TABLE 1.1. Comparison of Argon and Krypton Laser Output.   

It is also possible to doubly or triply ionize a species. Doubly ionized argon (Ar^2+‏), produced by a higher current density than required for Ar‏, produces several powerful lines in the UV region between 275 and 364 nm, so this laser is an important source of continuous UV output. For doubly ionized argon, however, the ULLs are located about 27 eV above the ion (Ar²⁺‏) ground state, which is far above the Ar⁺‏ or neutral ground state. The ULLs for the species are hence 71 eV above ground, so enormous amounts of pump power are required for this laser, with tube currents of 70 A common. Also, efficiency is much lower than for the singly ionized species with power output on the UV lines 20-fold less than the expected multiline visible output. Krypton can be doubly ionized as well but is of even lower efficiency than doubly ionized argon and not commonly available.
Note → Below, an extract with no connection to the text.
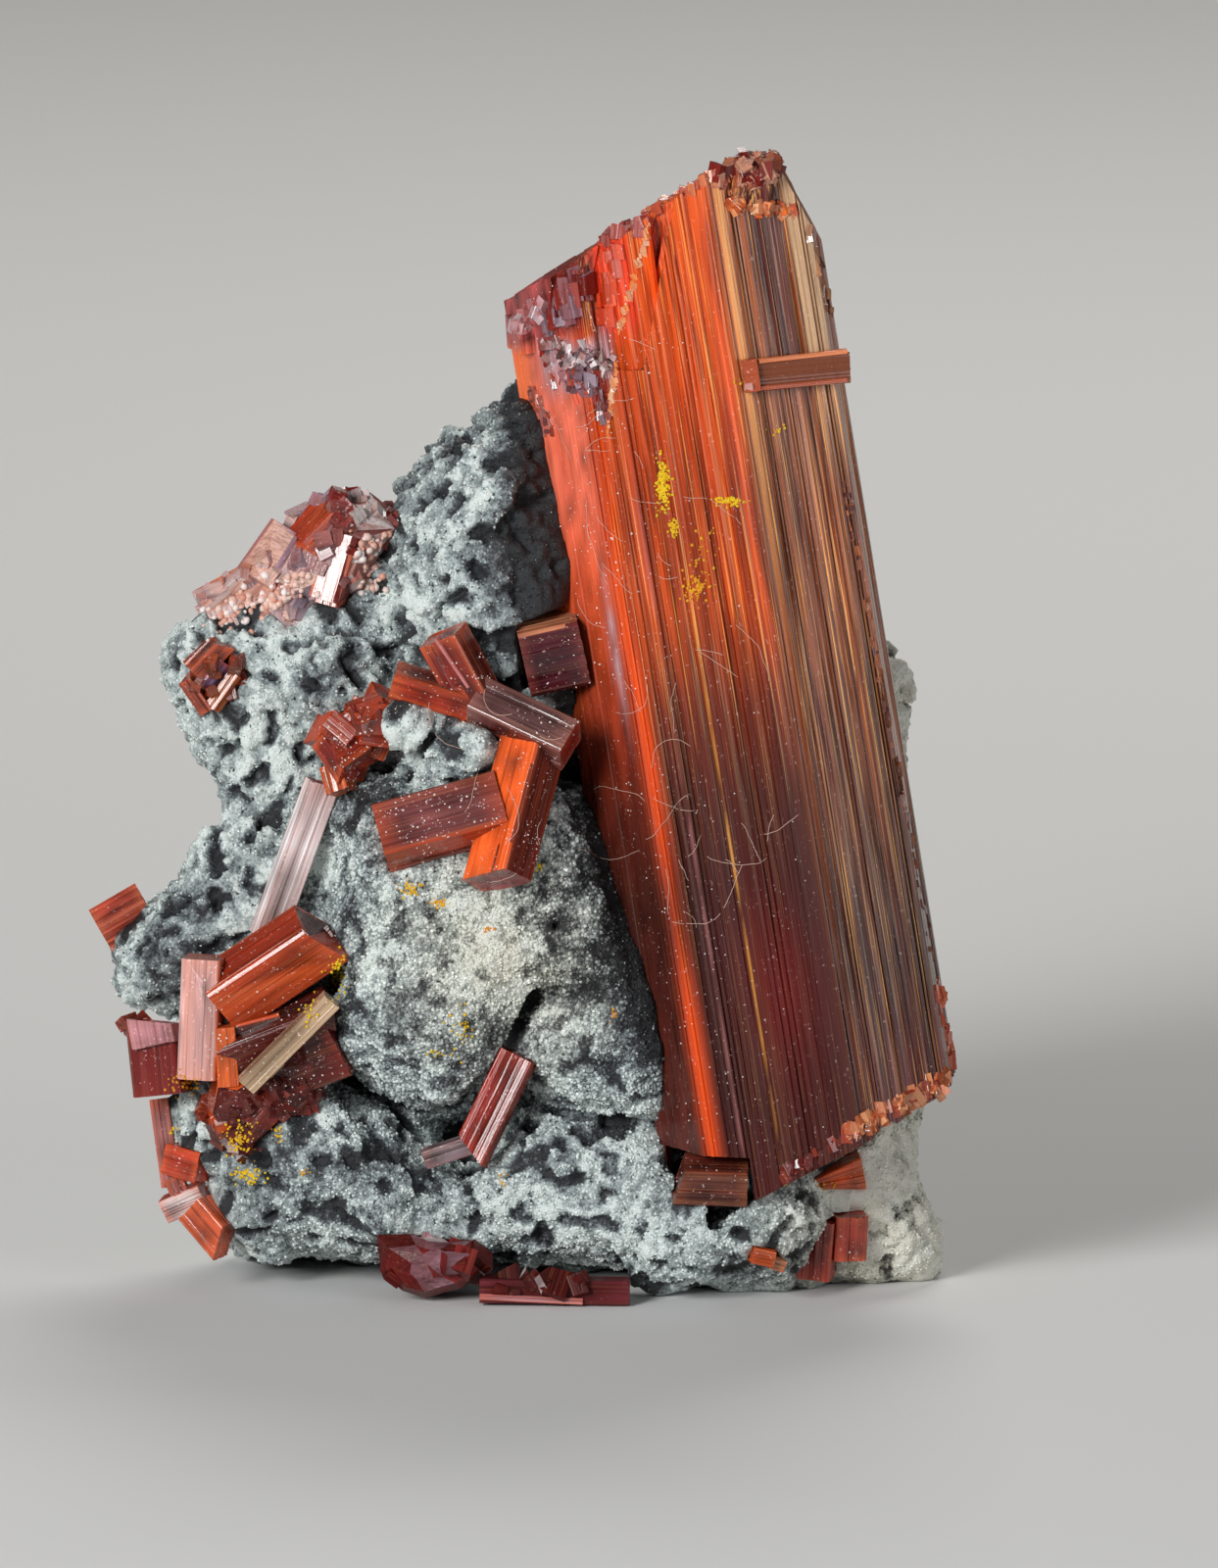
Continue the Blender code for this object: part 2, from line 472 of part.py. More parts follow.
# The smaller crystals, group by group: the colour, and the shapes that have grown together. A bar
# has its foot, tip, width, thickness and ends, and a broken crystal has its outline and depths.
CRYSTAL_GROUPS = {
    "block_crystal": ((0.24, 0.03, 0.03), [
        ((1.0, 23.8, -4.4), (0.8, 26.8, -4.0), 2.5, 2.8, dict(roll=-8, tip_slant=0.33)),
    ]),
    "crossed_crystals": ((0.40, 0.06, 0.02), [
        ((-3.5, 25.9, -6.5), (-1.9, 22.9, -6.3), 1.8, 1.5, dict(roll=25)),
        ((-5.5, 24.1, -6.2), (-2.2, 23.1, -6.3), 1.2, 1.3, dict(roll=20)),
        ((-2.1, 23.2, -6.6), (1.7, 21.4, -8.0), 1.7, 1.7, dict(roll=-35)),
        ((0.2, 21.6, -7.2), (-1.3, 15.9, -9.1), 2.2, 1.8, dict(roll=30, tip_slant=0.35)),
        ((-6.0, 17.6, -8.2), (-1.0, 19.0, -8.0), 2.4, 2.1, dict(roll=-35)),
    ]),
    "rough_crystal": ((0.32, 0.06, 0.05), [
        dict(outline=[(-8.3, 22.2), (-7.8, 22.6), (-6.8, 23.2), (-5.6, 23.6), (-5.4, 21.4), (-6.6, 21.0),
                      (-7.2, 20.4), (-7.9, 19.8), (-8.1, 20.6)],
             centre=(-6.9, 21.9), middle=-4.4, front=-6.6, back=-2.4),
        ((-6.6, 21.4, -5.0), (-5.6, 23.4, -5.3), 1.5, 1.6, dict(roll=15)),
    ]),
    "long_blade": ((0.50, 0.17, 0.14), [
        ((-10.7, 13.6, -4.6), (-8.4, 19.9, -4.4), 1.3, 1.0, dict(roll=15)),
    ]),
    "corner_cluster": ((0.34, 0.05, 0.02), [
        ((-12.6, 11.0, -6.0), (-8.4, 13.8, -6.4), 2.5, 2.2, dict(roll=25, tip_slant=0.3)),
        ((-13.2, 12.8, -6.2), (-13.4, 7.9, -6.4), 1.6, 1.8, dict(roll=10)),
        ((-12.4, 10.0, -6.8), (-12.2, 7.6, -6.8), 0.9, 1.0, {}),
        ((-12.3, 9.6, -6.2), (-10.0, 10.2, -6.4), 0.9, 1.2, {}),
        ((-12.0, 8.2, -5.8), (-7.8, 9.8, -6.6), 3.3, 2.4, dict(roll=15)),
        ((-11.5, 7.6, -7.3), (-8.0, 11.1, -7.5), 0.9, 0.9, dict(roll=10)),
        ((-15.2, 10.0, -5.0), (-14.9, 7.2, -5.4), 2.1, 1.8, dict(roll=15, foot_slant=-0.3)),
        dict(outline=[(-13.4, 6.8), (-13.0, 5.8), (-12.4, 4.6), (-11.8, 4.3), (-11.1, 5.0), (-10.4, 5.6),
                      (-9.4, 6.0), (-8.4, 7.2), (-7.6, 8.0), (-9.0, 8.8), (-11.6, 8.6), (-12.6, 8.2)],
             centre=(-11.0, 6.8), middle=-5.0, front=-7.4, back=-3.4),
    ]),
    "left_foot_crystals": ((0.45, 0.10, 0.07), [
        ((-15.1, 7.0, -3.0), (-14.6, 3.4, -3.6), 0.8, 1.0, {}),
        ((-14.6, 4.6, -3.4), (-13.2, 4.2, -4.2), 1.3, 1.4, {}),
        ((-14.8, 2.5, -4.0), (-13.2, 3.2, -4.4), 1.0, 1.2, {}),
        ((-14.5, 3.8, -3.8), (-14.0, 2.6, -4.0), 0.8, 1.0, {}),
        ((-13.6, 2.6, -4.4), (-12.4, 1.2, -5.0), 1.4, 1.3, {}),
    ]),
    "tip_crystal": ((0.42, 0.12, 0.09), [
        ((-17.5, 13.8, 0.6), (-15.6, 14.9, 0.8), 1.5, 1.8, dict(roll=20)),
    ]),
    "hollow_crystal": ((0.34, 0.14, 0.17), [
        ((-13.5, 23.4, -2.0), (-12.1, 25.0, -1.8), 1.9, 1.5, dict(roll=30)),
    ]),
    "shoulder_crust": ((0.46, 0.13, 0.10), [
        dict(outline=[(-3.8, 33.8), (-4.6, 33.4), (-5.4, 32.5), (-6.2, 31.8), (-7.2, 32.0), (-8.2, 31.6),
                      (-9.2, 31.0), (-10.2, 30.4), (-10.7, 29.0), (-11.7, 28.2), (-12.6, 27.4),
                      (-14.1, 26.8), (-13.4, 26.0), (-10.4, 26.2), (-8.4, 26.8), (-6.4, 27.6),
                      (-5.0, 30.0)],
             centre=(-8.2, 29.0), middle=1.8, front=-1.9, back=5.0, fullness=2.2),
        ((-8.2, 27.3, -1.4), (-7.4, 30.0, -1.0), 1.3, 1.6, dict(roll=-20)),
        ((-9.0, 29.4, -0.6), (-7.2, 31.2, -0.2), 1.8, 2.0, dict(roll=25)),
        ((-11.0, 28.0, -0.4), (-9.6, 30.0, 0.2), 1.8, 2.0, dict(roll=-30)),
        ((-10.6, 26.9, -0.6), (-9.0, 28.6, -0.3), 1.7, 2.0, dict(roll=30)),
        ((-13.2, 26.7, 0.8), (-10.8, 28.0, 1.2), 1.4, 2.6, dict(roll=20)),
    ]),
    "crack_crystals": ((0.36, 0.05, 0.03), [
        ((-0.4, 8.8, -6.9), (-2.3, 4.9, -7.3), 1.5, 1.1, dict(roll=15, tip_slant=-0.5)),
        ((-4.2, 4.6, -6.5), (-2.1, 5.3, -6.8), 0.8, 0.9, {}),
    ]),
    "underside_crystals": ((0.45, 0.12, 0.11), [
        dict(outline=[(-6.7, 0.8), (-6.4, 0.2), (-5.6, -0.5), (-4.4, -1.1), (-3.2, -0.6), (-1.6, -0.8),
                      (-1.2, 0.2), (-2.4, 1.4), (-5.6, 1.5)],
             centre=(-4.0, 0.2), middle=-6.6, front=-8.2, back=-4.2),
        ((-2.0, -0.7, -7.6), (4.1, -0.8, -7.7), 1.0, 1.3, {}),
    ]),
    "foot_block": ((0.22, 0.06, 0.03), [
        ((6.1, 3.8, -8.6), (8.9, 3.7, -8.6), 1.5, 2.2, dict(roll=12, foot_slant=-0.3)),
    ]),
    "wedge_crystal": ((0.55, 0.12, 0.02), [
        ((11.3, 3.7, -5.0), (13.5, 4.2, -4.6), 1.5, 1.6, dict(taper=0.2, roll=10)),
    ]),
    "toe_crystal": ((0.45, 0.10, 0.04), [
        ((11.6, -0.2, -5.0), (11.8, 2.2, -5.2), 1.6, 1.6, dict(roll=-10)),
        ((12.9, 0.6, -4.8), (13.0, 2.4, -5.0), 1.4, 1.6, dict(roll=15)),
    ]),
    "seed_crystals": ((0.50, 0.14, 0.06), [
        ((9.0, 0.8, -8.6), (9.9, 0.6, -8.4), 0.7, 1.2, {}),
        ((9.7, 0.5, -8.2), (10.3, 0.3, -8.0), 0.5, 1.0, {}),
    ]),
}


main_socket = build_main_crystal()
all_sockets = [main_socket]
for group_name, (group_colour, group_rows) in CRYSTAL_GROUPS.items():
    group_finish = finish(group_name, group_colour, 0.25)
    crystal, group_sockets = grown_together(group_name, group_rows, group_finish)
    all_sockets.extend(group_sockets)
    if group_name == "block_crystal":
        combine(crystal, [main_socket.copy()], "DIFFERENCE")
build_matrix(all_sockets)
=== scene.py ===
"""Realgar on matrix: a striated orange-red prism and smaller crystals on a quartz-coated rock."""
import json
import math
import random

import bmesh
import bpy
import numpy as np
from mathutils import Matrix, Vector, noise
from mathutils.bvhtree import BVHTree

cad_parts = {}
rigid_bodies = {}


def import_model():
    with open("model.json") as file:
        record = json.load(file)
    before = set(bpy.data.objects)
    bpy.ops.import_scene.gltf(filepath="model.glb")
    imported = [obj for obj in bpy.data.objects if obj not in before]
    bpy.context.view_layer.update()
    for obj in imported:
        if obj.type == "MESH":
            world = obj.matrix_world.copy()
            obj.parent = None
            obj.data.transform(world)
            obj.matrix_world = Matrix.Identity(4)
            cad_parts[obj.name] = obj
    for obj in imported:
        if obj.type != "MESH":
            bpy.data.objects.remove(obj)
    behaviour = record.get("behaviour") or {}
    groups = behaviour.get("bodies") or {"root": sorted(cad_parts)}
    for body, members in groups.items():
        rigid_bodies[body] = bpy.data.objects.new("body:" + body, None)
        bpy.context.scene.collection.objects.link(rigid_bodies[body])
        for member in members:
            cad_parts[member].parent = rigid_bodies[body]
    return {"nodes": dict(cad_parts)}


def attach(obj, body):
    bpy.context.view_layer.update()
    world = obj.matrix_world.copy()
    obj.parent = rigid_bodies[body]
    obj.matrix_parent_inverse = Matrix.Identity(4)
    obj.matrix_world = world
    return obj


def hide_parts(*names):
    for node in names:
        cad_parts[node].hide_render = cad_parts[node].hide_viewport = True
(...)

      Aside from argon and krypton, other noble (inert) gases can be utilized in an ion laser. Xenon-ion lasers, emitting on several lines in the blue, green, and yellow regions of the spectrum, have been demonstrated to operate in pulsed mode. This laser was once popular for precision laser trimming (using the powerful output on several green lines) but has been superseded by more efficient frequency-doubled YAG lasers. Xenon-ion lasers are uncommon today and are usually found only in research labs. Neon, another noble gas, is more efficient than doubly ionized argon at producing UV output. With ULLs centered around 53 eV above ground state, the energy-level situation in a neon-ion laser is more favorable than in a doubly ionized argon (Ar^2‏+) laser with comparable UV output wavelengths, so a neon-ion laser operates at lower currents than does a doubly ionized argon laser. Commercially, there are few manufacturers offering lasers of this type.

          Many other gases will operate as ion lasers, such as oxygen and nitrogen. Most were discovered by accident when they were present as impurities in laser tubes intended to lase argon or krypton (in many cases they were left over from an incomplete cleaning of the tubes and electrodes). It is interesting to note, however, that the fact that the argon ion lases at all was discovered by accident in 1964 when argon was tried as a buffer gas for a mercury-vapor ion laser (the first ion laser discovered). An excellent account of the development of ion lasers can be found in “Ion lasers: the early years” by W.

         Many materials in addition to gases will operate as an ion laser when vaporized. The aforementioned mercury vapor was the first ion to lase. Buffered with helium at low pressures (and with a high vapor pressure at room temperature), a mercury ion produces pulsed laser output at 615 nm (in the red) and 568 nm (in the green). A number of other metals lase in a similar manner, including selenium, cadmium, silver, gold, nickel, copper, and many others, although many metals require elevated temperatures to increase the vapor pressure and hence the number of atoms available in the plasma. Of the 41 elements that will lase as an ion, only one other than the noble gases (e.g., argon, krypton) became a commercially available laser: cadmium. The cadmium-ion laser, called the helium–cadmium (HeCd) laser, operates much more like a HeNe laser with much lower currents (around 100 mA) and temperatures (around 250^oC) than argon or krypton ion lasers. It is thus generally not classed as an ion laser (since it is so different from other ion lasers) despite the fact that the active lasing species is indeed ionic (although one could argue that the ruby or YAG laser is an ion laser, too). Like the HeNe laser, the primary excitation mechanism is transfer from excited helium to the active lasing species. HeCd lasers produce output in the UV at 325 nm, blue at 441.6 nm (the strongest output), and on four other lines in the green and red. These are commercially available from a number of manufacturers and are an important source of continuous UV light.

       In any ion laser a high-current density (measured in amperes per square centimeter) in the gas discharge is required to excite the ions to the level required. High currents (up to 40 A for an Ar⁺‏ laser) and a small-diameter (between 0.5 and 2 mm) bore are used in plasma tubes to increase current density since the output power increases as the square of current density. In the case of a 1-mm-diameter bore with a 40-A discharge current, the current density is over 1200 A/cm², an extremely large value compared to a typical current density of 0.16 A/cm² for a small HeNe tube. Doubly ionized species (Ar²⁺‏) require even current densities. These high current densities create a host of problems for designers of ion laser tubes since the plasma runs at an extremely hot temperature and can easily erode tube structures such as electrodes and tube materials.

        Finally, revisiting Figure 1.1, it is obvious that the efficiency of the argon laser is poor since almost 36 eV of energy must be injected into an argon atom to produce a photon with an energy of about 2.5 eV. The dynamics of a doubly ionized laser (as well as the krypton laser) are even worse: doubly ionized argon (Ar^2+‏) has a ground state 43 eV above ground and upper lasing levels about 28 eV above that! Overall, about 71 eV of energy is required to produce a single photon with 4 eV of energy.